In keeping with the best practices of the field, students will be required to make available their data set (pending copyright) and code through GitHub. Preliminary code will be posted during Week 10 and final code – capable of reproducing your findings – before our last class. Please send me the link to your materials before this class so I can create an image and we can all run your code together!

During our final class, students will deliver a 3-5 minute elevator pitch describing the challenge being explored and any decisions made or roadblocks faced while applying statistical methods in literature. This will act as a kind of rough draft for the paper, as well as offer an opportunity for feedback from your peers. The final draft of the paper is due on December 11.

Collaboration

We want to encourage collaboration on all projects and assignments for this course. Collaboration is unfortunately a rare occurence in the humanities. Digital methods have forced humanists to rethink the utility of collaboration.

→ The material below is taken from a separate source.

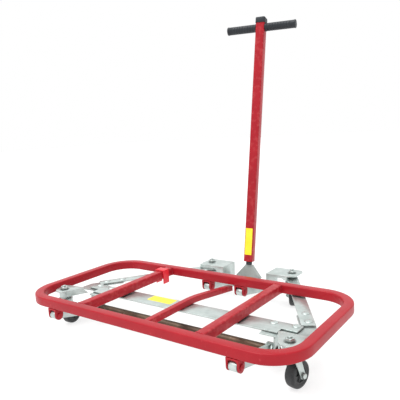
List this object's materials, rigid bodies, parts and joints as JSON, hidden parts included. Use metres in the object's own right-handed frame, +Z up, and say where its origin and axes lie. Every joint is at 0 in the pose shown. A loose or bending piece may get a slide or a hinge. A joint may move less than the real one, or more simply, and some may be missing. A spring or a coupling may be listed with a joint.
{
  "type": "wheel dolly",
  "caption": "Low wheel dolly: a round-cornered square-tube frame on a tilting parallel linkage over a plated base on swivel casters, raised by leaning back its upright T-handle.",
  "frame": {"origin": "on the floor under the middle of the bounding box, with the frame lowered and the handle at rest", "axes": "+X along the long side, to the right seen from the front; +Y from the front rail back to the handle; +Z up"},
  "size_m": [1.02, 0.8899, 1.0963],
  "materials": {
    "red_paint": "glossy red enamel on welded square steel tube",
    "zinc_plate": "bright zinc-plated steel with a faint green-blue cast",
    "dark_shaft": "oiled dark brown steel shaft",
    "black_steel": "black oxide steel",
    "black_plastic": "fine-textured black moulded plastic",
    "red_plastic": "bright red moulded plastic",
    "tyre_rubber": "smooth black solid rubber tread",
    "hub_plastic": "dark grey moulded wheel centre",
    "bush_plastic": "natural nylon"
  },
  "bodies": {
    "base": {"base_cross_bar": "zinc_plate", "diagonal_bar_left": "zinc_plate", "diagonal_bar_right": "zinc_plate", "corner_bracket_left": "zinc_plate", "corner_bracket_right": "zinc_plate", "shaft_hanger_left": "zinc_plate", "shaft_hanger_right": "zinc_plate", "rear_bracket_left": "zinc_plate", "rear_bracket_right": "zinc_plate", "kingpin_front_left": "zinc_plate", "kingpin_front_right": "zinc_plate", "kingpin_rear_left": "zinc_plate", "kingpin_rear_right": "zinc_plate"},
    "front_rocker": {"front_shaft": "dark_shaft", "front_lift_arm_left": "zinc_plate", "front_lift_arm_right": "zinc_plate"},
    "rear_rocker": {"rear_shaft": "dark_shaft", "rear_lift_arm_left": "zinc_plate", "rear_lift_arm_right": "zinc_plate", "yoke": "zinc_plate", "swivel_stub": "black_steel"},
    "handle": {"swivel_bush": "bush_plastic", "handle_tube": "red_paint", "t_bar": "zinc_plate", "grip_left": "black_plastic", "grip_right": "black_plastic", "top_cap": "black_plastic"},
    "lift_frame": {"frame_loop": "red_paint", "crossbar_left": "red_paint", "crossbar_right": "red_paint", "centre_bar": "red_paint", "centre_bar_tail": "red_paint", "handle_clip": "red_plastic", "front_clevis_left": "red_paint", "front_clevis_right": "red_paint", "front_clevis_pin_left": "red_paint", "front_clevis_pin_right": "red_paint", "rear_clevis_left": "red_paint", "rear_clevis_right": "red_paint", "rear_clevis_pin_left": "red_paint", "rear_clevis_pin_right": "red_paint"},
    "caster_front_left": {"caster_fork_front_left": "zinc_plate", "axle_bolt_front_left": "zinc_plate"},
    "wheel_front_left": {"tyre_front_left": "tyre_rubber", "wheel_hub_front_left": "hub_plastic"},
    "caster_front_right": {"caster_fork_front_right": "zinc_plate", "axle_bolt_front_right": "zinc_plate"},
    "wheel_front_right": {"tyre_front_right": "tyre_rubber", "wheel_hub_front_right": "hub_plastic"},
    "caster_rear_left": {"caster_fork_rear_left": "zinc_plate", "axle_bolt_rear_left": "zinc_plate"},
    "wheel_rear_left": {"tyre_rear_left": "tyre_rubber", "wheel_hub_rear_left": "hub_plastic"},
    "caster_rear_right": {"caster_fork_rear_right": "zinc_plate", "axle_bolt_rear_right": "zinc_plate"},
    "wheel_rear_right": {"tyre_rear_right": "tyre_rubber", "wheel_hub_rear_right": "hub_plastic"}
  },
  "joints": [
    {"name": "handle_lift", "type": "hinge", "parent": "base", "child": "rear_rocker", "pos_m": [0, 0.2185, 0.058], "axis": [-1, 0, 0], "range_deg": [0, 30]},
    {"name": "front_shaft_turn", "type": "hinge", "parent": "base", "child": "front_rocker", "pos_m": [0, -0.2475, 0.058], "axis": [-1, 0, 0], "range_deg": [0, 30]},
    {"name": "frame_level", "type": "hinge", "parent": "rear_rocker", "child": "lift_frame", "pos_m": [0, 0.036, 0.094], "axis": [-1, 0, 0], "range_deg": [-30, 0]},
    {"name": "handle_turn", "type": "hinge", "parent": "rear_rocker", "child": "handle", "pos_m": [0, 0.2185, 0.058], "axis": [0, 0.184, 0.9829], "continuous": true},
    {"name": "swivel_front_left", "type": "hinge", "parent": "base", "child": "caster_front_left", "pos_m": [-0.44, -0.318, 0.1], "axis": [0, 0, 1], "continuous": true},
    {"name": "roll_front_left", "type": "hinge", "parent": "caster_front_left", "child": "wheel_front_left", "pos_m": [-0.44363, -0.29428, 0.0375], "axis": [0.9885, 0.1513, 0], "continuous": true},
    {"name": "swivel_front_right", "type": "hinge", "parent": "base", "child": "caster_front_right", "pos_m": [0.44, -0.318, 0.1], "axis": [0, 0, 1], "continuous": true},
    {"name": "roll_front_right", "type": "hinge", "parent": "caster_front_right", "child": "wheel_front_right", "pos_m": [0.44478, -0.29448, 0.0375], "axis": [0.9799, -0.1994, 0], "continuous": true},
    {"name": "swivel_rear_left", "type": "hinge", "parent": "base", "child": "caster_rear_left", "pos_m": [-0.1555, 0.201, 0.1], "axis": [0, 0, 1], "continuous": true},
    {"name": "roll_rear_left", "type": "hinge", "parent": "caster_rear_left", "child": "wheel_rear_left", "pos_m": [-0.17093, 0.21939, 0.0375], "axis": [0.766, 0.6428, 0], "continuous": true},
    {"name": "swivel_rear_right", "type": "hinge", "parent": "base", "child": "caster_rear_right", "pos_m": [0.1995, 0.201, 0.1], "axis": [0, 0, 1], "continuous": true},
    {"name": "roll_rear_right", "type": "hinge", "parent": "caster_rear_right", "child": "wheel_rear_right", "pos_m": [0.19129, 0.22355, 0.0375], "axis": [0.9397, 0.342, 0], "continuous": true}
  ],
  "couplings": [
    {"joint": "front_shaft_turn", "follows": "handle_lift", "ratio": 1},
    {"joint": "frame_level", "follows": "handle_lift", "ratio": -1}
  ]
}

To that end, we will also be making extensive use of GitHub. We will have short tutorials as the course progresses, but we encourage you to walk through some tutorials (e.g. here) yourselves.

Syllabus

The syllabus and schedule is in the README file for the GitHub repo.

Personal Survey

Tell us about yourself!

Name
Major/Interest
Background
Concerns about the class
What you'd like to get out of this class

Google Form: https://goo.gl/forms/Ju7ZZUGXi1rXMhK23

Homework for our next meeting

We're going to start off with a piece by Franco Moretti, widely acknowledged as one of the founders of Digital Humanities for literary analysis. At this time, Moretti was trying to justify computational techniques to his colleagues, and establishes the very simple concept of "Character Space". How much can we learn about a text by just counting words?

First read an excerpt of Sophocles' Antigone, then read Moretti's critique.

We'll then walk through the notebook together next meeting.